Como no dejan de advertir las reseñas biográficas disponibles en la web, José Watanabe (1946-2007) fue hijo de madre serrana y padre japonés, ambos campesinos pobres en una hacienda azucarera cercana al pequeño pueblo de Laredo, Perú. El destino quiso que su suerte cambiara: ganaron la lotería y se mudaron con sus hijos a Trujillo, capital de la provincia. José migraría años más tarde a Lima, para seguir sus estudios superiores. De su padre culto –era un asiduo lector, pintaba y hablaba varios idiomas- aprendió el arte del haiku y el control de las manifestaciones emocionales. Ambas prácticas nutrieron sin duda su poesía despojada, en la que una mirada humilde, desinteresada y serena se aplica a la naturaleza, dejando atrás las pasiones y preconceptos del observador. Aunque su belleza inusual responda, más precisamente, al modo en que dichos rasgos se misturan con la dura y áspera templanza andina heredada de su madre, según sus propias palabras, y un declarado pesimismo que la alejan felizmente de cualquier exotismo o acartonamiento expresivo. El ethos resultante se insinúa en los sombríos versos del nicaragüense Joaquín Pasos, que hacen de epígrafe de La piedra alada: “Cuando lleguéis a viejos, respetaréis la piedra,/ si es que llegáis a viejos,/ si es que entonces queda alguna piedra”.
Esa sustancia mineral, caracterizada por su opacidad y dura consistencia, aparece en cada uno de los poemas que integran la primera parte de la obra. Por un lado, la piedra pone de manifiesto la insistente traslación imaginativa –presente además en los siguientes apartados del libro- que los hombres llevan adelante a través de metáforas, comparaciones, fábulas y mitos, y que la convierten en huesos de animal prehistórico, bueyes, una montaña, un ave, una hermana severa o en seres extraños fugazmente atisbados en la niebla, entre otras entidades. Al mismo tiempo, por sus mismas cualidades, la piedra les devuelve un lenguaje mudo, o poco claro, interpelante: “Ay poeta,/ otra vez la tentación/ de una inútil metáfora. La piedra/ era piedra (…) nos guarda/ en su impenetrable intimidad” (“La piedra del río”). Por todo esto, su contemplación puede devenir en arte poética: “No más alta que tu rodilla,/ la piedra te pide silencio. Hay tanto ruido/ de palabras gesticulantes y arrogantes (…) Tú mira la piedra y aprende: ella,/ con humildad y discreción” (“Jardín Japonés”).

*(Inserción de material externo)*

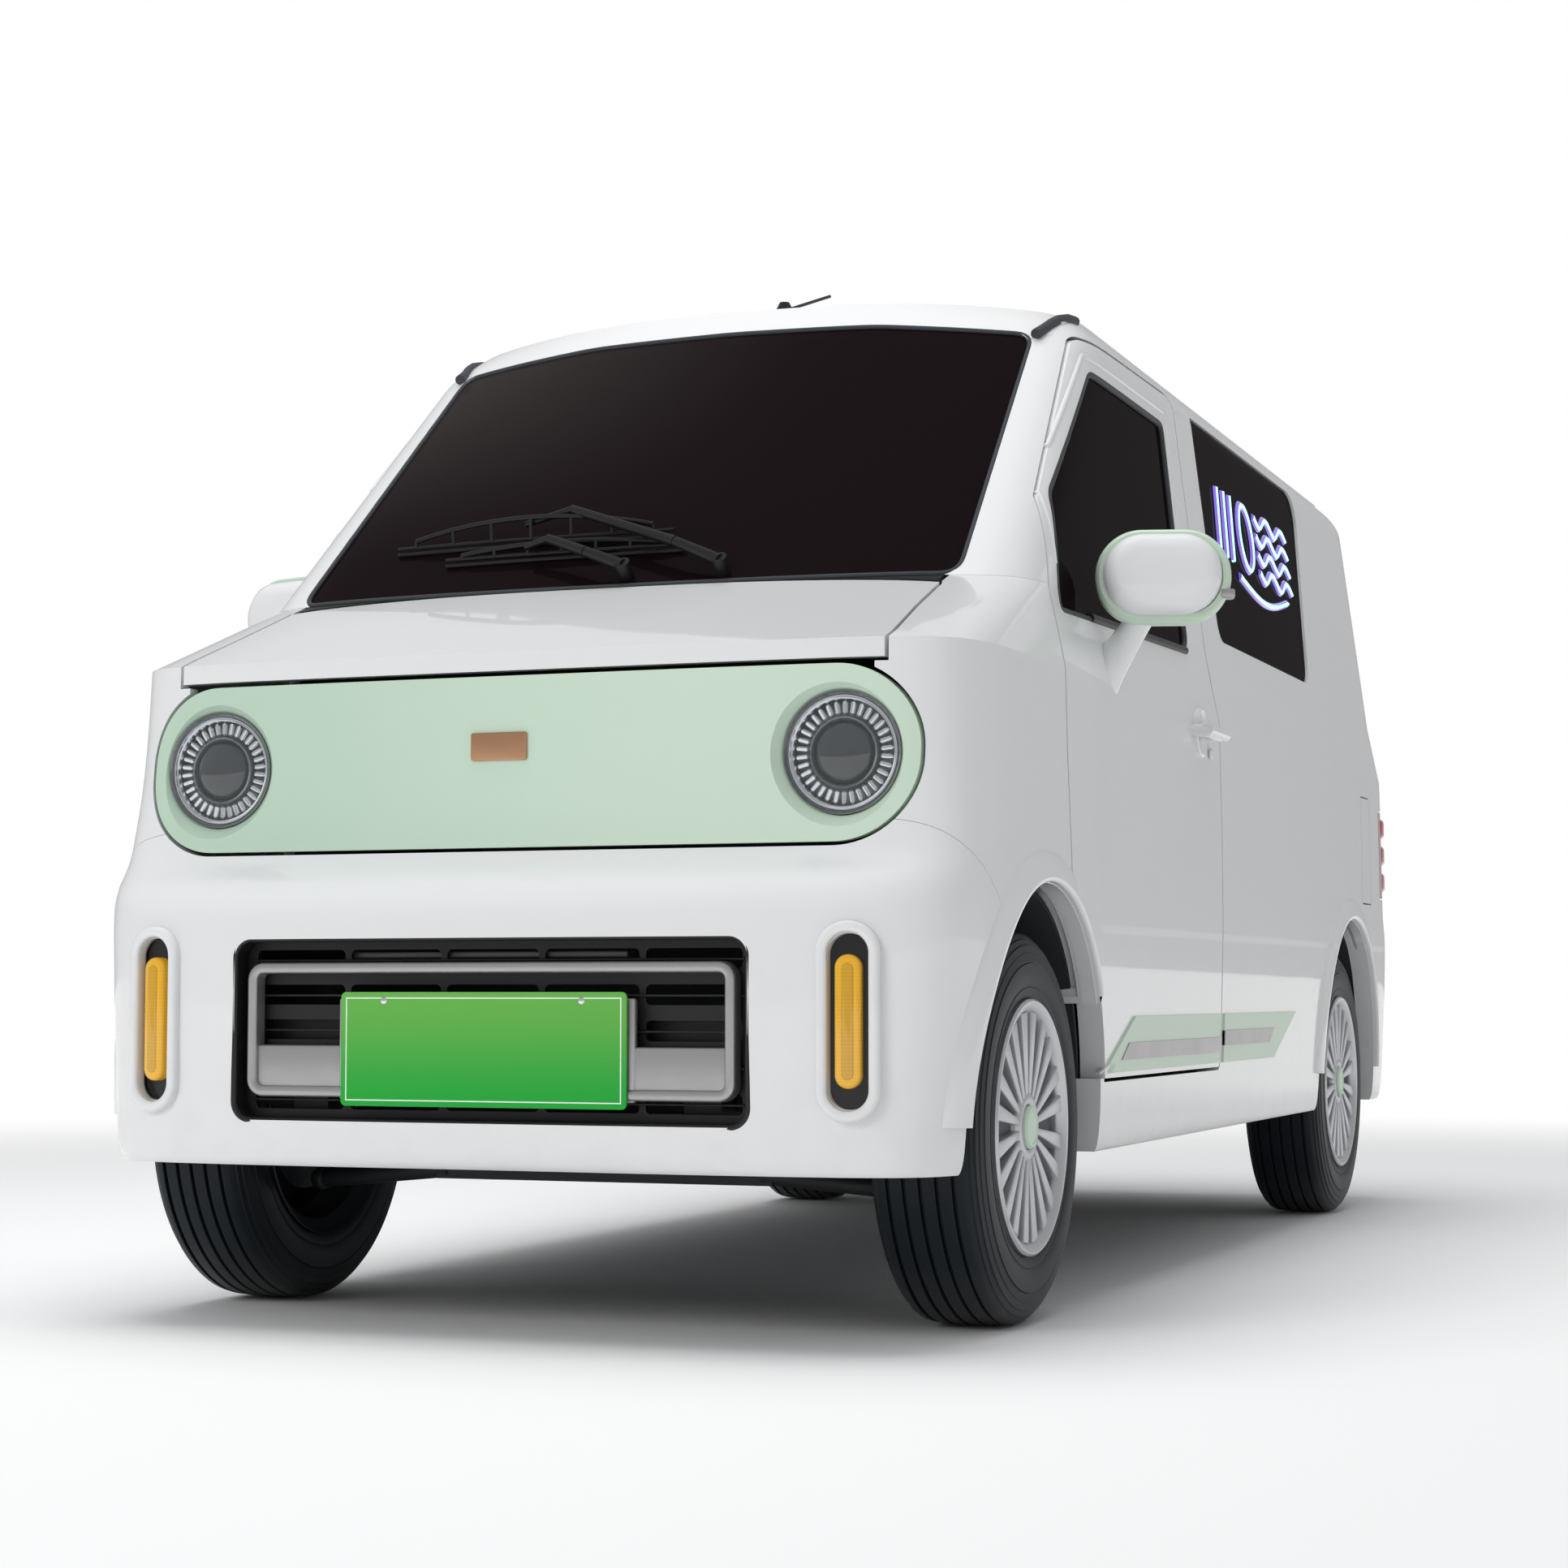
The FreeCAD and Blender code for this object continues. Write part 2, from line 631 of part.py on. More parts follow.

La piedra alada testimonia la huella que dejaron en el poeta sus años infantiles en Laredo: “Allí,/ según costumbre, sembraron mi ombligo/ entre la juntura de dos adobes/ para que yo tuviera patria” (“El vado”). De ellos provienen en gran parte las vivencias recordadas: el baño en el río con amigos, las hambrunas, el cruce de un vado, la matanza de cerdos. El poeta, como el sabio, recurre a su memoria, donde se acumulan los hechos y situaciones que por su frecuencia o intensidad atesora, para componer escenas con aires de parábola, en las que recurren los animales –el sapo, la tortuga, el topo, entre otros-, mejor valorados que los charlatanes (“pasaban profetas/ que repetían monsergas en nombre de un dios”, “El pan”), o las acciones ejemplares de los pobres campesinos. Pero esa sabiduría no se posee sino que se desea alcanzar: “pasan mis paisanos, siempre gente de paciencia/ y razón./ Oh tierra natal, ¿por qué no me diste tu sensatez?” (“La plaza”).
Los textos de Watanabe dan cuenta de una mirada que busca hacer coincidir conocimiento y experiencia del mundo, pero que suele fracasar, exhibiendo los límites del lenguaje: “Cómo te lo digo: para el lenguaje/ subir y bajar son dos conceptos enfrentados” (“El árbol”). Cuando el encuentro acontece, aun la adversidad se percibe como expresión de un mundo armónico y se suspende el pesimismo de la razón: “pero éste no es un lugar para resolver desafíos:/ ya crece otra vez el inocente retoño de la caña/ que detiene, que diluye, que sosiega/ todo rencor”. Ése es el clima emotivo en el que se abriga la voz del poeta, un tono adecuado para cantar el mundo. Como inmejorablemente dicen los versos de Watanabe: “La sabiduría/ consiste en encontrar el sitio desde el cual hablar”.

Publicado en "Señales", La Capital, 27/9/09.